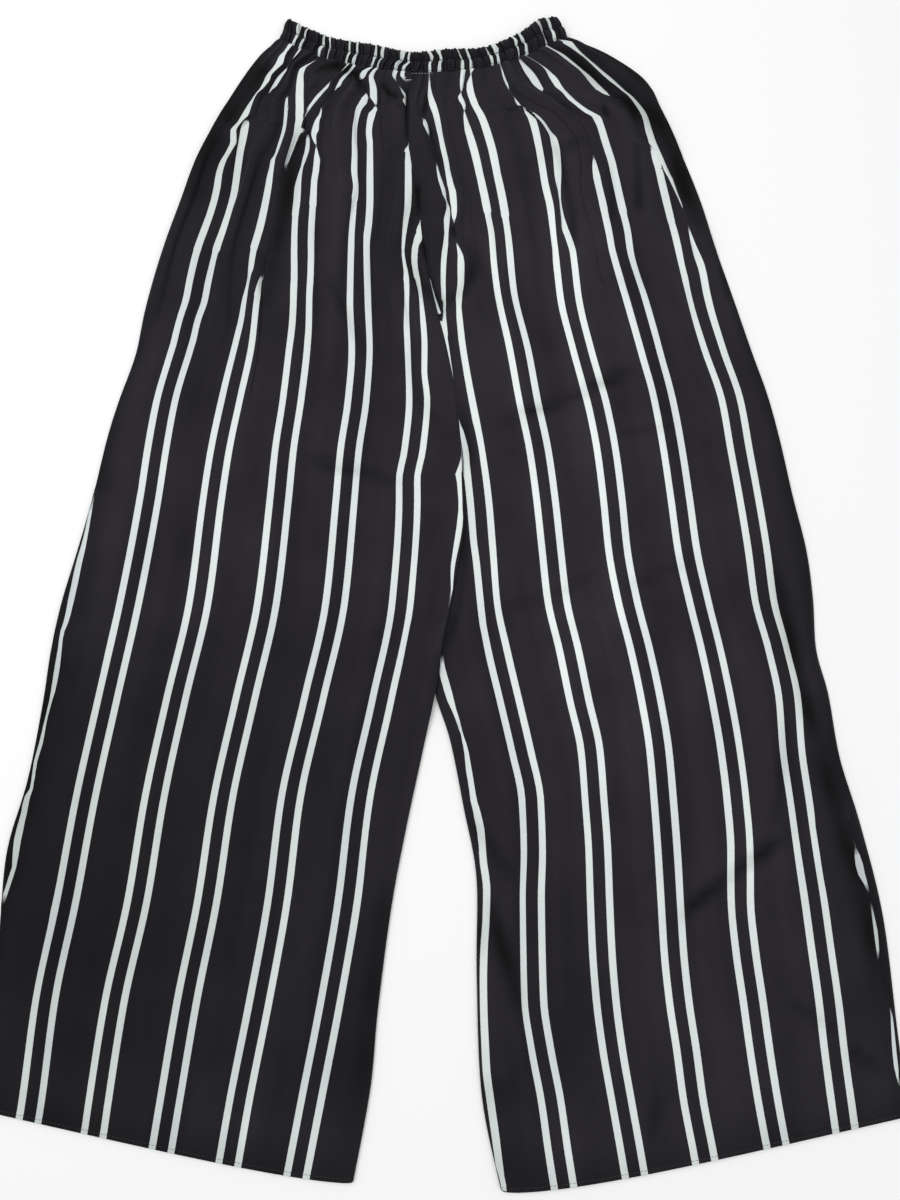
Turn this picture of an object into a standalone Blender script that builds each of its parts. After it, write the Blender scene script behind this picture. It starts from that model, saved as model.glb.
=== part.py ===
# Palazzo pants laid flat, front side up: four gathered leg panels under an elastic waist casing.
# +Y points from the hems to the waist, +X to the right, +Z up from the surface they lie on.
# Sizes in the tables are millimetres.

import math
from collections import namedtuple

import bmesh
import bpy

MM = 0.001

# Moves the tables' places so that the middle of the whole outline is at the origin
CENTRE_X = 0.5
CENTRE_Y = 2.05

WALL = 1.2  # each cloth wall
LAYER_GAP = 0.5  # between a panel and the one it lies on
SEAM_GAP = 0.3  # between pieces sewn to each other
FRONT_BASE = WALL + LAYER_GAP  # underside of a front panel over its back panel
LEG_LIFT = 2 * (WALL + LAYER_GAP) + 0.3  # how far the left leg rises to lie over the right one

# Gathers below the casing
GATHERS_PER_LEG = 15
GATHER_HEIGHT = 2.0
GATHER_FADE = 8.5  # sections below the waist seam where the last gather has died out
WAIST_RISE = 1.2  # the front panels rise this much to meet the thicker casing
WAIST_RISE_SECTIONS = 2.5

# Waist casing
CASING_RUFFLES = 30
CASING_BACK_WALL = 2.0
CASING_FRONT_BASE = CASING_BACK_WALL + LAYER_GAP
CASING_EDGE_WALL = 1.6
CASING_PUFF = 2.4
CASING_RUFFLE = 1.7
CASING_STITCHED_RUFFLE = 0.7

# Mesh density
PANEL_COLUMNS = 4 * GATHERS_PER_LEG
BACK_COLUMNS = PANEL_COLUMNS // 3
COLUMN_GRADING = 1.25  # above 1 the columns stand closer at the inner edge
RUFFLE_COLUMNS = 4
CASING_ROWS = 6
CASING_BACK_COLUMNS = 48

# How the left leg climbs over the right one, in millimetres along Y and X
LIFT_STARTS_Y = 126
LIFT_FULL_Y = 94
LIFT_DROPS_Y = -106
LIFT_ENDS_Y = -150
BACK_LIFT_RAMP = 32
FRONT_LIFT_RAMP = 42
LIFT_MARGIN = 6

# One row for each section across a leg, from the waist seam to the hem: where its inner end (centre
# seam, then inseam) and its outer end (outseam) lie, how far its middle hangs below the straight
# line between them, and how far the back panel shows beyond the front at the outseam.
Section = namedtuple("Section", "name inner_x inner_y outer_x outer_y sag back_peek")

LEFT_SECTIONS = [
    Section("waist seam", -22, 467, -149, 499.5, 8, 0),
    Section("under the casing", -30, 446, -165.5, 485.5, 9, 0),
    Section("gathers, upper", -30, 418, -185, 457.5, 10, 0),
    Section("gathers, middle", -26, 384, -204.5, 423, 10, 0),
    Section("gathers, lower", -19, 344, -224, 383, 10, 0),
    Section("high hip", -14, 300, -240, 337.5, 10, 0),
    Section("hip", -5, 256, -255.5, 290, 9, 0),
    Section("low hip", 6, 212, -267, 244, 9, 0),
    Section("seat", 14.5, 170, -275, 200, 8, 0),
    Section("above the crotch", 19, 130, -289, 158, 8, 0),
    Section("crotch", 21, 92, -299, 122, 7, 0),
    Section("upper thigh", 22, 40, -310, 70, 6, 0),
    Section("middle thigh", 13, -12, -323, 20, 6, 0),
    Section("lower thigh", 4, -58, -335, -24, 6, 0),
    Section("legs part", -3, -104, -343, -66, 6, 0),
    Section("above the knee", -14, -155, -349, -115, 6, 0),
    Section("knee", -29, -225, -360, -181, 7, 0),
    Section("below the knee", -41, -290, -376, -243, 8, 0),
    Section("calf", -52, -375, -381, -325, 8, 0),
    Section("shin", -58, -440, -392, -387, 9, 0),
    Section("hem", -72, -516, -402, -455, 6, 0),
]

RIGHT_SECTIONS = [
    Section("waist seam", -22, 467, 119, 501, 12, 0),
    Section("under the casing", -30, 446, 156, 486, 12, 0),
    Section("gathers, upper", -30, 418, 191, 461, 12, 0),
    Section("gathers, middle", -26, 384, 205.5, 432, 11, 0),
    Section("gathers, lower", -19, 344, 222.5, 392, 10, 0),
    Section("high hip", -14, 300, 240, 345, 10, 0),
    Section("hip", -5, 256, 253, 300, 9, 0),
    Section("low hip", 6, 212, 269, 250, 8, 0),
    Section("seat", 14.5, 170, 283.5, 204, 7, 0),
    Section("above the crotch", 19, 130, 297, 163, 7, 0),
    Section("crotch", 21, 92, 307, 122, 6, 0),
    Section("upper thigh", 0, 40, 317, 72, 6, 0),
    Section("middle thigh", -10, -12, 328, 22, 6, 0),
    Section("lower thigh", -8, -58, 331, -21, 6, 1.5),
    Section("legs part", -3, -104, 332, -66, 6, 2),
    Section("above the knee", 10, -145, 342, -105, 7, 1.5),
    Section("knee", 22, -204, 352, -161, 8, 0),
    Section("below the knee", 33, -264, 368, -218, 8, 0),
    Section("calf", 33, -345, 385, -296, 8, 0),
    Section("shin", 37, -445, 394, -391, 7, 0),
    Section("hem", 53, -522.5, 399, -463, 9, 2),
]

# The casing between its folded top edge and the waist seam, from the wearer's right side to the
# left, and how far the back's top edge shows above the front's.
CasingSection = namedtuple("CasingSection", "name top_x top_y bottom_x bottom_y back_peek")

CASING_SECTIONS = [
    CasingSection("left end", -141, 519.5, -149, 499.8, 0),
    CasingSection("left side", -118, 508, -124, 488, 0),
    CasingSection("left half, outer", -97, 500, -101, 479.5, 1),
    CasingSection("left half, inner", -60, 493.5, -62, 471.5, 2),
    CasingSection("dip by the centre seam", -26, 486.5, -23, 467.3, 2),
    CasingSection("right half, inner", 6, 489.5, 10, 468, 0),
    CasingSection("right half, middle", 40, 491, 46, 473, 0),
    CasingSection("right half, outer", 72, 504, 80, 484, 0),
    CasingSection("right side", 93, 518.5, 102, 495, 0),
    CasingSection("right end", 109, 520.5, 119, 501.3, 0),
]

# The largest folds of the fronts: a soft ridge from one place to another. Down counts sections from
# the waist seam, across runs from the inner edge (0) to the outseam (1); reach and height in mm.
Fold = namedtuple("Fold", "name leg down_from across_from down_to across_to reach height")

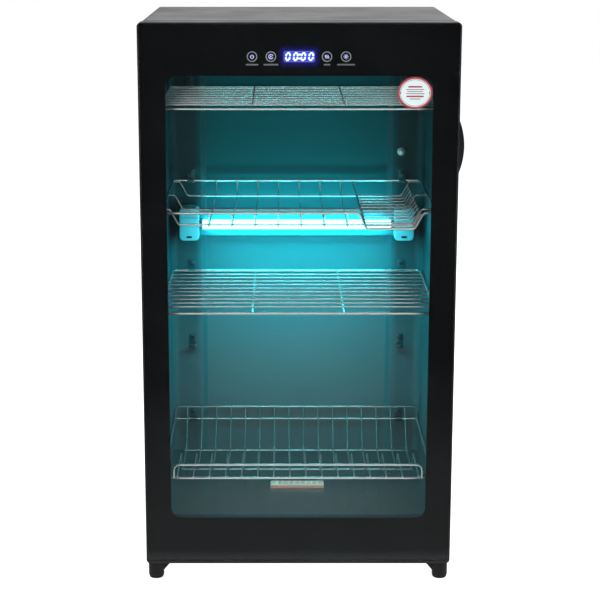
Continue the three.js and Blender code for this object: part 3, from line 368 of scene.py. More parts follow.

**EXERCISE DETAILS**
Set out the complete listing exactly as shown.

**RESPONSE BELOW**
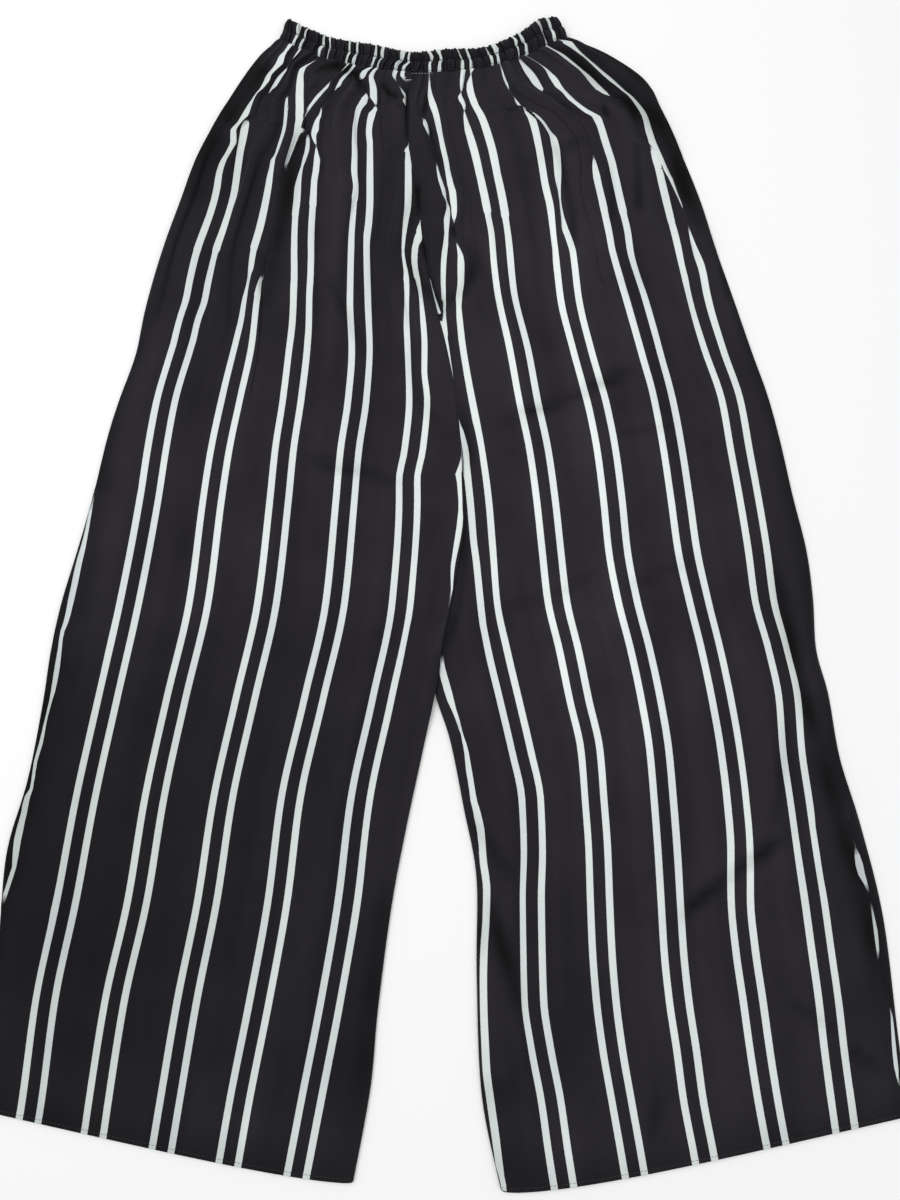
Turn this picture of an object into a standalone Blender script that builds each of its parts. After it, write the Blender scene script behind this picture. It starts from that model, saved as model.glb.
=== part.py ===
# Palazzo pants laid flat, front side up: four gathered leg panels under an elastic waist casing.
# +Y points from the hems to the waist, +X to the right, +Z up from the surface they lie on.
# Sizes in the tables are millimetres.

import math
from collections import namedtuple

import bmesh
import bpy

MM = 0.001

# Moves the tables' places so that the middle of the whole outline is at the origin
CENTRE_X = 0.5
CENTRE_Y = 2.05

WALL = 1.2  # each cloth wall
LAYER_GAP = 0.5  # between a panel and the one it lies on
SEAM_GAP = 0.3  # between pieces sewn to each other
FRONT_BASE = WALL + LAYER_GAP  # underside of a front panel over its back panel
LEG_LIFT = 2 * (WALL + LAYER_GAP) + 0.3  # how far the left leg rises to lie over the right one

# Gathers below the casing
GATHERS_PER_LEG = 15
GATHER_HEIGHT = 2.0
GATHER_FADE = 8.5  # sections below the waist seam where the last gather has died out
WAIST_RISE = 1.2  # the front panels rise this much to meet the thicker casing
WAIST_RISE_SECTIONS = 2.5

# Waist casing
CASING_RUFFLES = 30
CASING_BACK_WALL = 2.0
CASING_FRONT_BASE = CASING_BACK_WALL + LAYER_GAP
CASING_EDGE_WALL = 1.6
CASING_PUFF = 2.4
CASING_RUFFLE = 1.7
CASING_STITCHED_RUFFLE = 0.7

# Mesh density
PANEL_COLUMNS = 4 * GATHERS_PER_LEG
BACK_COLUMNS = PANEL_COLUMNS // 3
COLUMN_GRADING = 1.25  # above 1 the columns stand closer at the inner edge
RUFFLE_COLUMNS = 4
CASING_ROWS = 6
CASING_BACK_COLUMNS = 48

# How the left leg climbs over the right one, in millimetres along Y and X
LIFT_STARTS_Y = 126
LIFT_FULL_Y = 94
LIFT_DROPS_Y = -106
LIFT_ENDS_Y = -150
BACK_LIFT_RAMP = 32
FRONT_LIFT_RAMP = 42
LIFT_MARGIN = 6

# One row for each section across a leg, from the waist seam to the hem: where its inner end (centre
# seam, then inseam) and its outer end (outseam) lie, how far its middle hangs below the straight
# line between them, and how far the back panel shows beyond the front at the outseam.
Section = namedtuple("Section", "name inner_x inner_y outer_x outer_y sag back_peek")

LEFT_SECTIONS = [
    Section("waist seam", -22, 467, -149, 499.5, 8, 0),
    Section("under the casing", -30, 446, -165.5, 485.5, 9, 0),
    Section("gathers, upper", -30, 418, -185, 457.5, 10, 0),
    Section("gathers, middle", -26, 384, -204.5, 423, 10, 0),
    Section("gathers, lower", -19, 344, -224, 383, 10, 0),
    Section("high hip", -14, 300, -240, 337.5, 10, 0),
    Section("hip", -5, 256, -255.5, 290, 9, 0),
    Section("low hip", 6, 212, -267, 244, 9, 0),
    Section("seat", 14.5, 170, -275, 200, 8, 0),
    Section("above the crotch", 19, 130, -289, 158, 8, 0),
    Section("crotch", 21, 92, -299, 122, 7, 0),
    Section("upper thigh", 22, 40, -310, 70, 6, 0),
    Section("middle thigh", 13, -12, -323, 20, 6, 0),
    Section("lower thigh", 4, -58, -335, -24, 6, 0),
    Section("legs part", -3, -104, -343, -66, 6, 0),
    Section("above the knee", -14, -155, -349, -115, 6, 0),
    Section("knee", -29, -225, -360, -181, 7, 0),
    Section("below the knee", -41, -290, -376, -243, 8, 0),
    Section("calf", -52, -375, -381, -325, 8, 0),
    Section("shin", -58, -440, -392, -387, 9, 0),
    Section("hem", -72, -516, -402, -455, 6, 0),
]

RIGHT_SECTIONS = [
    Section("waist seam", -22, 467, 119, 501, 12, 0),
    Section("under the casing", -30, 446, 156, 486, 12, 0),
    Section("gathers, upper", -30, 418, 191, 461, 12, 0),
    Section("gathers, middle", -26, 384, 205.5, 432, 11, 0),
    Section("gathers, lower", -19, 344, 222.5, 392, 10, 0),
    Section("high hip", -14, 300, 240, 345, 10, 0),
    Section("hip", -5, 256, 253, 300, 9, 0),
    Section("low hip", 6, 212, 269, 250, 8, 0),
    Section("seat", 14.5, 170, 283.5, 204, 7, 0),
    Section("above the crotch", 19, 130, 297, 163, 7, 0),
    Section("crotch", 21, 92, 307, 122, 6, 0),
    Section("upper thigh", 0, 40, 317, 72, 6, 0),
    Section("middle thigh", -10, -12, 328, 22, 6, 0),
    Section("lower thigh", -8, -58, 331, -21, 6, 1.5),
    Section("legs part", -3, -104, 332, -66, 6, 2),
    Section("above the knee", 10, -145, 342, -105, 7, 1.5),
    Section("knee", 22, -204, 352, -161, 8, 0),
    Section("below the knee", 33, -264, 368, -218, 8, 0),
    Section("calf", 33, -345, 385, -296, 8, 0),
    Section("shin", 37, -445, 394, -391, 7, 0),
    Section("hem", 53, -522.5, 399, -463, 9, 2),
]

# The casing between its folded top edge and the waist seam, from the wearer's right side to the
# left, and how far the back's top edge shows above the front's.
CasingSection = namedtuple("CasingSection", "name top_x top_y bottom_x bottom_y back_peek")

CASING_SECTIONS = [
    CasingSection("left end", -141, 519.5, -149, 499.8, 0),
    CasingSection("left side", -118, 508, -124, 488, 0),
    CasingSection("left half, outer", -97, 500, -101, 479.5, 1),
    CasingSection("left half, inner", -60, 493.5, -62, 471.5, 2),
    CasingSection("dip by the centre seam", -26, 486.5, -23, 467.3, 2),
    CasingSection("right half, inner", 6, 489.5, 10, 468, 0),
    CasingSection("right half, middle", 40, 491, 46, 473, 0),
    CasingSection("right half, outer", 72, 504, 80, 484, 0),
    CasingSection("right side", 93, 518.5, 102, 495, 0),
    CasingSection("right end", 109, 520.5, 119, 501.3, 0),
]

# The largest folds of the fronts: a soft ridge from one place to another. Down counts sections from
# the waist seam, across runs from the inner edge (0) to the outseam (1); reach and height in mm.
Fold = namedtuple("Fold", "name leg down_from across_from down_to across_to reach height")

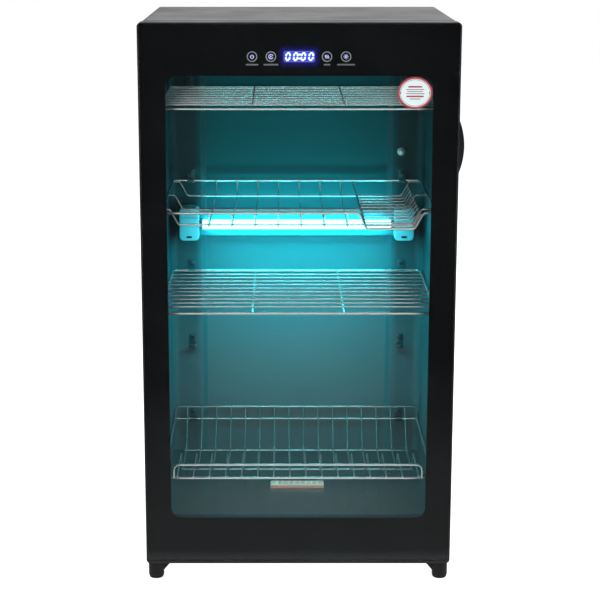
Continue the three.js and Blender code for this object: part 3, from line 368 of scene.py. More parts follow.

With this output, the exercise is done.